> [THE EXERCISE] Repeat the whole listing exactly as written.
%%
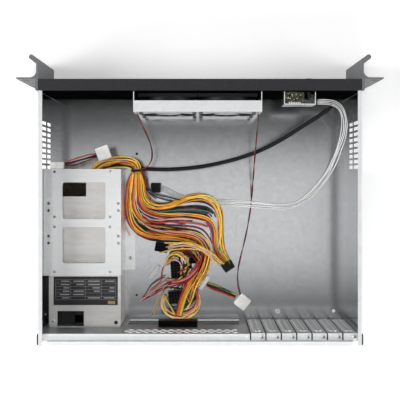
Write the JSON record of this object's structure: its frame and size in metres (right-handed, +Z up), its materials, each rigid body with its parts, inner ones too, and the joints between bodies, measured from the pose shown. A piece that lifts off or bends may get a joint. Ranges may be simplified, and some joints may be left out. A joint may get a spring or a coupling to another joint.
{
  "type": "rackmount server case",
  "caption": "Short-depth 3U rackmount server case with its lid off: folded steel chassis, handled ears, fans, power supply, drive tray, blanked slots and loose internal wiring.",
  "frame": {"origin": "centre of the underside, midway between the handles' front and the rear edge", "axes": "+Z up, front faces -Y, +X is the power supply's side"},
  "size_m": [0.4826, 0.3831, 0.1325],
  "materials": {
    "bezel_paint": "fine-textured dark paint",
    "black_nylon": "moulded black nylon",
    "black_plastic": "moulded, matt",
    "button_plastic": "moulded, half-gloss",
    "ear_paint": "grey textured paint",
    "fan_plastic": "moulded, matt",
    "guard_wire": "plated wire",
    "inner_paint": "thin dark paint on steel",
    "lamp_plastic": "clear moulded lens",
    "port_board": "olive circuit board",
    "psu_board": "circuit board and parts",
    "psu_steel": "zinc-plated sheet, slightly yellowed",
    "rocker_plastic": "moulded, glossy",
    "screw_steel": "plated screws",
    "sleeve_black": "black cable jacket",
    "socket_shell": "plated socket shell",
    "strip_rubber": "matt rubber",
    "white_nylon": "moulded white nylon",
    "wire_grey": "wire insulation, light grey",
    "wire_red": "wire insulation, dark red and black",
    "wire_yellow": "wire insulation, yellow and black",
    "zinc_steel": "zinc-plated sheet, satin"
  },
  "bodies": {
    "case": {"arc_lead": "wire_yellow", "black_plugs": "black_nylon", "board_plug": "black_nylon", "board_standoff": "screw_steel", "button_switches": "black_plastic", "cable_tie": "black_nylon", "chassis_tray": "zinc_steel", "corner_strips": "strip_rubber", "drive_tray": "zinc_steel", "ear_handle_left": "ear_paint", "ear_handle_right": "ear_paint", "fan_bracket": "zinc_steel", "fan_lead_left": "wire_red", "fan_lead_right": "wire_red", "fan_left_frame": "fan_plastic", "fan_right_frame": "fan_plastic", "fan_screws": "screw_steel", "front_bezel": "bezel_paint", "front_grille": "bezel_paint", "front_wall": "inner_paint", "harness_board": "wire_yellow", "harness_cpu": "wire_yellow", "harness_drive": "wire_yellow", "harness_fan": "wire_red", "loop_lead": "wire_red", "mains_inlet": "black_plastic", "panel_leads": "wire_grey", "port_board": "port_board", "port_bracket": "zinc_steel", "psu_base": "psu_steel", "psu_board": "psu_board", "psu_cover": "psu_steel", "psu_fan_frame": "fan_plastic", "psu_fan_guard": "guard_wire", "psu_harness": "wire_yellow", "rear_panel": "zinc_steel", "ribbon_left": "wire_yellow", "ribbon_right": "wire_yellow", "rocker_frame": "black_plastic", "sata_lead": "wire_yellow", "slot_cover_1": "zinc_steel", "slot_cover_2": "zinc_steel", "slot_cover_3": "zinc_steel", "slot_cover_4": "zinc_steel", "slot_cover_5": "zinc_steel", "slot_cover_6": "zinc_steel", "slot_cover_7": "zinc_steel", "slot_screws": "screw_steel", "spare_lead": "wire_red", "status_lamps": "lamp_plastic", "tray_screws": "screw_steel", "usb_cable": "sleeve_black", "usb_sockets": "socket_shell", "white_plugs": "white_nylon"},
    "fan_left_spin_body": {"fan_left_rotor": "fan_plastic"},
    "fan_right_spin_body": {"fan_right_rotor": "fan_plastic"},
    "psu_fan_spin_body": {"psu_fan_rotor": "fan_plastic"},
    "power_button_body": {"power_button": "button_plastic"},
    "reset_button_body": {"reset_button": "button_plastic"},
    "rocker_body": {"rocker_switch": "rocker_plastic"}
  },
  "joints": [
    {"name": "fan_left_spin", "type": "hinge", "parent": "case", "child": "fan_left_spin_body", "pos_m": [0.0435, -0.12115, 0.065], "axis": [0, 1, 0], "continuous": true},
    {"name": "fan_right_spin", "type": "hinge", "parent": "case", "child": "fan_right_spin_body", "pos_m": [-0.037, -0.12115, 0.065], "axis": [0, 1, 0], "continuous": true},
    {"name": "psu_fan_spin", "type": "hinge", "parent": "case", "child": "psu_fan_spin_body", "pos_m": [0.1423, 0.172, 0.0365], "axis": [0, 1, 0], "continuous": true},
    {"name": "power_press", "type": "slide", "parent": "case", "child": "power_button_body", "axis": [0, 1, 0], "range_m": [0, 0.0015], "stiffness_N_per_m": 800, "springref_m": -0.001},
    {"name": "reset_press", "type": "slide", "parent": "case", "child": "reset_button_body", "axis": [0, 1, 0], "range_m": [0, 0.0015], "stiffness_N_per_m": 600, "springref_m": -0.001},
    {"name": "rocker_tilt", "type": "hinge", "parent": "case", "child": "rocker_body", "pos_m": [0.1875, 0.17615, 0.022], "axis": [1, 0, 0], "range_deg": [0, 18]}
  ]
}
%%
> [SOLUTION TO THIS TASK]
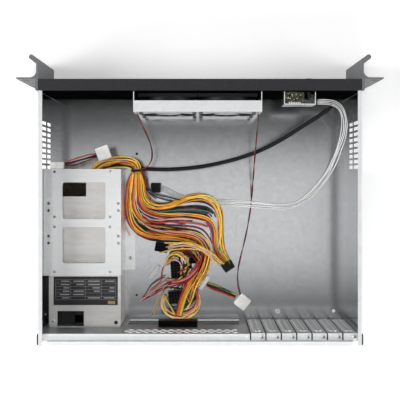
Write the JSON record of this object's structure: its frame and size in metres (right-handed, +Z up), its materials, each rigid body with its parts, inner ones too, and the joints between bodies, measured from the pose shown. A piece that lifts off or bends may get a joint. Ranges may be simplified, and some joints may be left out. A joint may get a spring or a coupling to another joint.
{
  "type": "rackmount server case",
  "caption": "Short-depth 3U rackmount server case with its lid off: folded steel chassis, handled ears, fans, power supply, drive tray, blanked slots and loose internal wiring.",
  "frame": {"origin": "centre of the underside, midway between the handles' front and the rear edge", "axes": "+Z up, front faces -Y, +X is the power supply's side"},
  "size_m": [0.4826, 0.3831, 0.1325],
  "materials": {
    "bezel_paint": "fine-textured dark paint",
    "black_nylon": "moulded black nylon",
    "black_plastic": "moulded, matt",
    "button_plastic": "moulded, half-gloss",
    "ear_paint": "grey textured paint",
    "fan_plastic": "moulded, matt",
    "guard_wire": "plated wire",
    "inner_paint": "thin dark paint on steel",
    "lamp_plastic": "clear moulded lens",
    "port_board": "olive circuit board",
    "psu_board": "circuit board and parts",
    "psu_steel": "zinc-plated sheet, slightly yellowed",
    "rocker_plastic": "moulded, glossy",
    "screw_steel": "plated screws",
    "sleeve_black": "black cable jacket",
    "socket_shell": "plated socket shell",
    "strip_rubber": "matt rubber",
    "white_nylon": "moulded white nylon",
    "wire_grey": "wire insulation, light grey",
    "wire_red": "wire insulation, dark red and black",
    "wire_yellow": "wire insulation, yellow and black",
    "zinc_steel": "zinc-plated sheet, satin"
  },
  "bodies": {
    "case": {"arc_lead": "wire_yellow", "black_plugs": "black_nylon", "board_plug": "black_nylon", "board_standoff": "screw_steel", "button_switches": "black_plastic", "cable_tie": "black_nylon", "chassis_tray": "zinc_steel", "corner_strips": "strip_rubber", "drive_tray": "zinc_steel", "ear_handle_left": "ear_paint", "ear_handle_right": "ear_paint", "fan_bracket": "zinc_steel", "fan_lead_left": "wire_red", "fan_lead_right": "wire_red", "fan_left_frame": "fan_plastic", "fan_right_frame": "fan_plastic", "fan_screws": "screw_steel", "front_bezel": "bezel_paint", "front_grille": "bezel_paint", "front_wall": "inner_paint", "harness_board": "wire_yellow", "harness_cpu": "wire_yellow", "harness_drive": "wire_yellow", "harness_fan": "wire_red", "loop_lead": "wire_red", "mains_inlet": "black_plastic", "panel_leads": "wire_grey", "port_board": "port_board", "port_bracket": "zinc_steel", "psu_base": "psu_steel", "psu_board": "psu_board", "psu_cover": "psu_steel", "psu_fan_frame": "fan_plastic", "psu_fan_guard": "guard_wire", "psu_harness": "wire_yellow", "rear_panel": "zinc_steel", "ribbon_left": "wire_yellow", "ribbon_right": "wire_yellow", "rocker_frame": "black_plastic", "sata_lead": "wire_yellow", "slot_cover_1": "zinc_steel", "slot_cover_2": "zinc_steel", "slot_cover_3": "zinc_steel", "slot_cover_4": "zinc_steel", "slot_cover_5": "zinc_steel", "slot_cover_6": "zinc_steel", "slot_cover_7": "zinc_steel", "slot_screws": "screw_steel", "spare_lead": "wire_red", "status_lamps": "lamp_plastic", "tray_screws": "screw_steel", "usb_cable": "sleeve_black", "usb_sockets": "socket_shell", "white_plugs": "white_nylon"},
    "fan_left_spin_body": {"fan_left_rotor": "fan_plastic"},
    "fan_right_spin_body": {"fan_right_rotor": "fan_plastic"},
    "psu_fan_spin_body": {"psu_fan_rotor": "fan_plastic"},
    "power_button_body": {"power_button": "button_plastic"},
    "reset_button_body": {"reset_button": "button_plastic"},
    "rocker_body": {"rocker_switch": "rocker_plastic"}
  },
  "joints": [
    {"name": "fan_left_spin", "type": "hinge", "parent": "case", "child": "fan_left_spin_body", "pos_m": [0.0435, -0.12115, 0.065], "axis": [0, 1, 0], "continuous": true},
    {"name": "fan_right_spin", "type": "hinge", "parent": "case", "child": "fan_right_spin_body", "pos_m": [-0.037, -0.12115, 0.065], "axis": [0, 1, 0], "continuous": true},
    {"name": "psu_fan_spin", "type": "hinge", "parent": "case", "child": "psu_fan_spin_body", "pos_m": [0.1423, 0.172, 0.0365], "axis": [0, 1, 0], "continuous": true},
    {"name": "power_press", "type": "slide", "parent": "case", "child": "power_button_body", "axis": [0, 1, 0], "range_m": [0, 0.0015], "stiffness_N_per_m": 800, "springref_m": -0.001},
    {"name": "reset_press", "type": "slide", "parent": "case", "child": "reset_button_body", "axis": [0, 1, 0], "range_m": [0, 0.0015], "stiffness_N_per_m": 600, "springref_m": -0.001},
    {"name": "rocker_tilt", "type": "hinge", "parent": "case", "child": "rocker_body", "pos_m": [0.1875, 0.17615, 0.022], "axis": [1, 0, 0], "range_deg": [0, 18]}
  ]
}